* REQUEST
Reproduce the records below in their entirety, character for character.

━━━

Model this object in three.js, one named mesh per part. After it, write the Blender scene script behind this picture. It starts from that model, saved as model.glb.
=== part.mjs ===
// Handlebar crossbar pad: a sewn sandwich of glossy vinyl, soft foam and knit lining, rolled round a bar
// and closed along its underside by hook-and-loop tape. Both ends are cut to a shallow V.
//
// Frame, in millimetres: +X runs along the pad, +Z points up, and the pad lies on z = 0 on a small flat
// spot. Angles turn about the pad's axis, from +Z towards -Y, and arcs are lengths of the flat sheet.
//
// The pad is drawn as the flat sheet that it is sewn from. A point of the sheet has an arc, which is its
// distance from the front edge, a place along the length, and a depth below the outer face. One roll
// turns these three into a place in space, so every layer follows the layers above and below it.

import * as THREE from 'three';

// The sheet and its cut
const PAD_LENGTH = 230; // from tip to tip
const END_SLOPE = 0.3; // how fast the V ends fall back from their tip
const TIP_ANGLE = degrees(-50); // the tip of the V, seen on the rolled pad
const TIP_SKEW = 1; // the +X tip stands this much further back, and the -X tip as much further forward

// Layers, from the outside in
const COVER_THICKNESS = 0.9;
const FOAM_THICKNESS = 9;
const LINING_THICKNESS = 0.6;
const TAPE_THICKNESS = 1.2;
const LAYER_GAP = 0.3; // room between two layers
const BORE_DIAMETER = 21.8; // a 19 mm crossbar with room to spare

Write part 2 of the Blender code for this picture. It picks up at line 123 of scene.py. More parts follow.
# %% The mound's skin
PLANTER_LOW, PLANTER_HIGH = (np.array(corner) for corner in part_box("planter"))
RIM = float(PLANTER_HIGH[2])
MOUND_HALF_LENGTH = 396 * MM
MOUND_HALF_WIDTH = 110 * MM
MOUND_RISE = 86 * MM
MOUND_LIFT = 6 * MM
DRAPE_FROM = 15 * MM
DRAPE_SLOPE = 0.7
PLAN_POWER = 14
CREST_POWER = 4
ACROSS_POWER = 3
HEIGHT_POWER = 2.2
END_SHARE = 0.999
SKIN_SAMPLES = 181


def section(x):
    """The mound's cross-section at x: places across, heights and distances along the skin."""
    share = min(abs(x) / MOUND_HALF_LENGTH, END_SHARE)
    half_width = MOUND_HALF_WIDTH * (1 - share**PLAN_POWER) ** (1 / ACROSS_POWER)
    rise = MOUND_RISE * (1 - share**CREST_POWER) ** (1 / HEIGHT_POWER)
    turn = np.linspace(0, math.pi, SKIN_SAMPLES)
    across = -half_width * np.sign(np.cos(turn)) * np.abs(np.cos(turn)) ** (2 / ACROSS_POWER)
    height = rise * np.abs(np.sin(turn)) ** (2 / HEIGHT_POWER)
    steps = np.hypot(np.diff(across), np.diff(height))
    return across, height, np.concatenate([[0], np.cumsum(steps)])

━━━

* SOLUTION FOR THIS EXERCISE
Model this object in three.js, one named mesh per part. After it, write the Blender scene script behind this picture. It starts from that model, saved as model.glb.
=== part.mjs ===
// Handlebar crossbar pad: a sewn sandwich of glossy vinyl, soft foam and knit lining, rolled round a bar
// and closed along its underside by hook-and-loop tape. Both ends are cut to a shallow V.
//
// Frame, in millimetres: +X runs along the pad, +Z points up, and the pad lies on z = 0 on a small flat
// spot. Angles turn about the pad's axis, from +Z towards -Y, and arcs are lengths of the flat sheet.
//
// The pad is drawn as the flat sheet that it is sewn from. A point of the sheet has an arc, which is its
// distance from the front edge, a place along the length, and a depth below the outer face. One roll
// turns these three into a place in space, so every layer follows the layers above and below it.

import * as THREE from 'three';

// The sheet and its cut
const PAD_LENGTH = 230; // from tip to tip
const END_SLOPE = 0.3; // how fast the V ends fall back from their tip
const TIP_ANGLE = degrees(-50); // the tip of the V, seen on the rolled pad
const TIP_SKEW = 1; // the +X tip stands this much further back, and the -X tip as much further forward

// Layers, from the outside in
const COVER_THICKNESS = 0.9;
const FOAM_THICKNESS = 9;
const LINING_THICKNESS = 0.6;
const TAPE_THICKNESS = 1.2;
const LAYER_GAP = 0.3; // room between two layers
const BORE_DIAMETER = 21.8; // a 19 mm crossbar with room to spare

Write part 2 of the Blender code for this picture. It picks up at line 123 of scene.py. More parts follow.
# %% The mound's skin
PLANTER_LOW, PLANTER_HIGH = (np.array(corner) for corner in part_box("planter"))
RIM = float(PLANTER_HIGH[2])
MOUND_HALF_LENGTH = 396 * MM
MOUND_HALF_WIDTH = 110 * MM
MOUND_RISE = 86 * MM
MOUND_LIFT = 6 * MM
DRAPE_FROM = 15 * MM
DRAPE_SLOPE = 0.7
PLAN_POWER = 14
CREST_POWER = 4
ACROSS_POWER = 3
HEIGHT_POWER = 2.2
END_SHARE = 0.999
SKIN_SAMPLES = 181


def section(x):
    """The mound's cross-section at x: places across, heights and distances along the skin."""
    share = min(abs(x) / MOUND_HALF_LENGTH, END_SHARE)
    half_width = MOUND_HALF_WIDTH * (1 - share**PLAN_POWER) ** (1 / ACROSS_POWER)
    rise = MOUND_RISE * (1 - share**CREST_POWER) ** (1 / HEIGHT_POWER)
    turn = np.linspace(0, math.pi, SKIN_SAMPLES)
    across = -half_width * np.sign(np.cos(turn)) * np.abs(np.cos(turn)) ** (2 / ACROSS_POWER)
    height = rise * np.abs(np.sin(turn)) ** (2 / HEIGHT_POWER)
    steps = np.hypot(np.diff(across), np.diff(height))
    return across, height, np.concatenate([[0], np.cumsum(steps)])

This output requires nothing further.